From this perspective, it would seem that Stravinsky was drawing on the trends around him. Indeed, when asked whether he sees Stravinsky as a man of his times and or a timeless artiste, Robertson replies: “I think he was very much a man of his times and worked hard to remain so throughout his life. His collaborations with Sergei Diaghilev turned him into a timeless artiste and that’s a hard thing to live up to when you are in your twenties and you live until your eighties”.

It is easily forgotten that Stravinsky was so young when he changed the face of music. 100 years later it is all just ‘in the past’. Few who were at the premiere would still be alive. Perhaps it is for this reason that Robertson wants to perform three of his ballets (FirebirdPetrushka and The Rite of Spring) in close proximity and alongside more modern works.

Audiences need to be reminded just how much music changed in three years and the lasting influence that Stravinsky had. In Robertson’s words: “These three ballets were the product of an intense relationship with Sergei Diaghilev and his artistic collaborators and they really opened up music in the 20th century in so many directions.
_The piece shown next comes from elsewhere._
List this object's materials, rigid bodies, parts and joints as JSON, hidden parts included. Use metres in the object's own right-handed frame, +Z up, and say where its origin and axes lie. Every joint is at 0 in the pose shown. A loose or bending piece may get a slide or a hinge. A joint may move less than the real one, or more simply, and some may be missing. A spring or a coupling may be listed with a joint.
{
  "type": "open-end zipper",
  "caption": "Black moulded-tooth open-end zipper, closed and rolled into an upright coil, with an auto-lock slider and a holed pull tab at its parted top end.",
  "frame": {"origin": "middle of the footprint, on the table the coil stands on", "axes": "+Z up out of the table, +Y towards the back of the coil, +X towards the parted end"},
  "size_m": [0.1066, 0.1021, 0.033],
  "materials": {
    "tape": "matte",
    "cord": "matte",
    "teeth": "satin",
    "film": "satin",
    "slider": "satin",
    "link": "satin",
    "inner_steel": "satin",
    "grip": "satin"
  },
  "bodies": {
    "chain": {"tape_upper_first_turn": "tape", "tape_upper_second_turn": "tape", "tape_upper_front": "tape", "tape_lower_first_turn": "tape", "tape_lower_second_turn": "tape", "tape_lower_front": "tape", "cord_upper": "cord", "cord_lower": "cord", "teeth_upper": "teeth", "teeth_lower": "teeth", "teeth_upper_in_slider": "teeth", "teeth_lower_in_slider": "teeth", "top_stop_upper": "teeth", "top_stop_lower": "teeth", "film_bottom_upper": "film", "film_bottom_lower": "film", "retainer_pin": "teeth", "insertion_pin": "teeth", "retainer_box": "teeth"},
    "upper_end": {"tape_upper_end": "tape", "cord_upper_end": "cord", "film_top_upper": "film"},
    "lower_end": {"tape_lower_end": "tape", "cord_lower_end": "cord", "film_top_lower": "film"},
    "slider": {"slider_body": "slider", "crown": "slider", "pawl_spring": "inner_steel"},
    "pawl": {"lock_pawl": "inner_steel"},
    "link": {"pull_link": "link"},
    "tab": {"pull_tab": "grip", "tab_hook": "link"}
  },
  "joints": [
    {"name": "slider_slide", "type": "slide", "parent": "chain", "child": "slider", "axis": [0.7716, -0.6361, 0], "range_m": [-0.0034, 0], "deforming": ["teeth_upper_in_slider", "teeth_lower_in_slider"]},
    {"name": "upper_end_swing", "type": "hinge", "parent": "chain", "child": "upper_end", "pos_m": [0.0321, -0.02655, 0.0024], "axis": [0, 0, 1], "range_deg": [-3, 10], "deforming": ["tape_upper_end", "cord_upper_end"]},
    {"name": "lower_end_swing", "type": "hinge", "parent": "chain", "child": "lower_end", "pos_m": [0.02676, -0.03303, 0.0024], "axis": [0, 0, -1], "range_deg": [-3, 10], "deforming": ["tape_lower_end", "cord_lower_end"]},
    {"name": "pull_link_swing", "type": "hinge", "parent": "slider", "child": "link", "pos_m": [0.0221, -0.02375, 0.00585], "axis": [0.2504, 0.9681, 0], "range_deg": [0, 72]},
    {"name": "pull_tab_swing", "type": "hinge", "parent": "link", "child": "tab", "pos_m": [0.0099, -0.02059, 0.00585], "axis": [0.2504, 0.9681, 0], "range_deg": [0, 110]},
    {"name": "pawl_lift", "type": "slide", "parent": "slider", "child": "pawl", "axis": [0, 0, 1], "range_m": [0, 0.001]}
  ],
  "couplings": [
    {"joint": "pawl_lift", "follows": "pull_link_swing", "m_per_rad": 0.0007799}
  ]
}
“Having them in close proximity allows one to hear both where Stravinsky was coming from and where Stravinsky’s ballets allowed music to go.”

Music about ‘something’

Where music ‘went’ can be seen in the pieces by Karol Szymanowski and Peter Sculthorpe, performed with Firebird, and Elliot Gyger and Tan Dun, performed with Petrushka. Szymanowski was a contemporary of Stravinsky. His Violin Concerto No. 1 was written in 1916 and is seen as one of the first modern violin concertos, rejecting tonality and romanticism. Sculthorpe composed Sun Music I in 1965. Like Firebird and the Violin Concerto, it very much represents beginnings and the start of something new. It was written for the SSO’s first overseas tour and laid the foundations for original Australian music – it changed history. Gyger has taken the title of his work Acquisition from a movement in The Rite. Dealing with the idea of acquiring the earth, the concert will explore the dark and primitive. Tan Dun’s The Wolf warns humans of their disconnection with the earth. In this work the wolf embodies man, just as a puppet represents him in Petrushka.
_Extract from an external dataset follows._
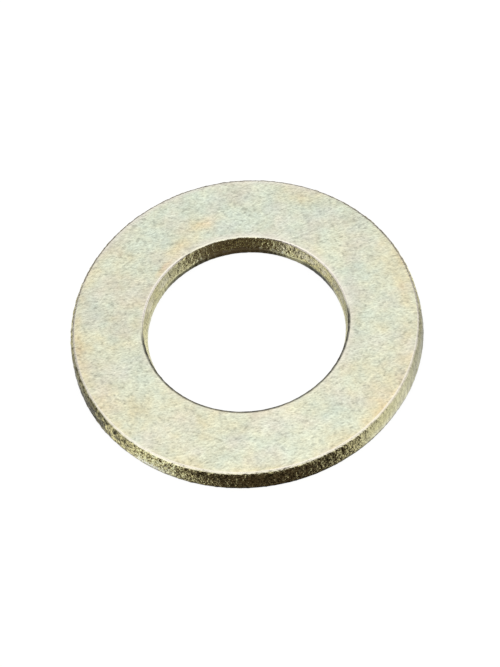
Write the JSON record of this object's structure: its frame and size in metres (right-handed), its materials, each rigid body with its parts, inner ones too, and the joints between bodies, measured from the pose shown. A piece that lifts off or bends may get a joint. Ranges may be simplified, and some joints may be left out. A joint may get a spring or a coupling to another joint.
{
  "type": "flat washer",
  "caption": "Plain flat washer, a thick zinc plated steel ring that spreads the load of a bolt head or nut over the surface below it.",
  "frame": {"origin": "centre of the lower bearing face, on the hole's axis", "axes": "+Z along the hole's axis, from the lower bearing face to the upper one; X and Y lie in the lower face"},
  "size_m": [0.05, 0.05, 0.0036],
  "materials": {
    "zinc_plated_steel": "electroplated zinc with a pale yellow passivate, satin"
  },
  "bodies": {
    "root": {"washer": "zinc_plated_steel"}
  },
  "joints": []
}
All these pieces are music about ‘something’ and, as Robertson explains, “even if you don’t know the specifics of the story, it is clearly music about ‘something’.

“Like listening to a fairy tale in a language you do not understand, the intonation and rhythm of the speaker holds you captivated.”

Reich has a different intention with his work. As mentioned, Robertson connects Desert Music with The Rite because of the elevation of pulse as the most significant human element. It is a minimalist work and Robertson ascribes the marvel in this as being “the ability for small ideas carefully chosen to generate incredible richness in the same way that the four chemicals of DNA can create such a wide variety of life”.

In an interview with Jonathan Cott, Reich said of Desert Music that “if you want to write music that is repetitive in any literal sense, you have to work to keep a lightness and constant ambiguity with regard to where the stresses and where the beginnings and endings are… one has to be in relative stillness to hear things in detail”.

He added that “all meditative practices are based on some sort of silence – inner and outer”. Though there are words, the piece “goes into something completely non-verbal, it leaves language behind”.

Capture.PNGDiaghilev, Nijinsky, Williams, Stravinsky and Reich: five men united by their fascination with the primal and the physical. Who knows, if they had met, if they would have gotten along with each other or ended up engaging in fierce debate? In a concert it does not matter, for a conductor tames them to be compatriots. It is through his eyes that they are allies and through his hands that this is realised for an audience. Robertson will perform the Stravinsky ballets because this is music that matters to him. A good performance can convince an audience that it should matter to them, too.

While the concert hall may not be the raucous space it was in Stravinsky’s day, it doesn’t mean audiences shouldn’t debate and discuss what they experience there. With the selection of works on offer during August, David Robertson and the SSO have set the scene for animated conversation.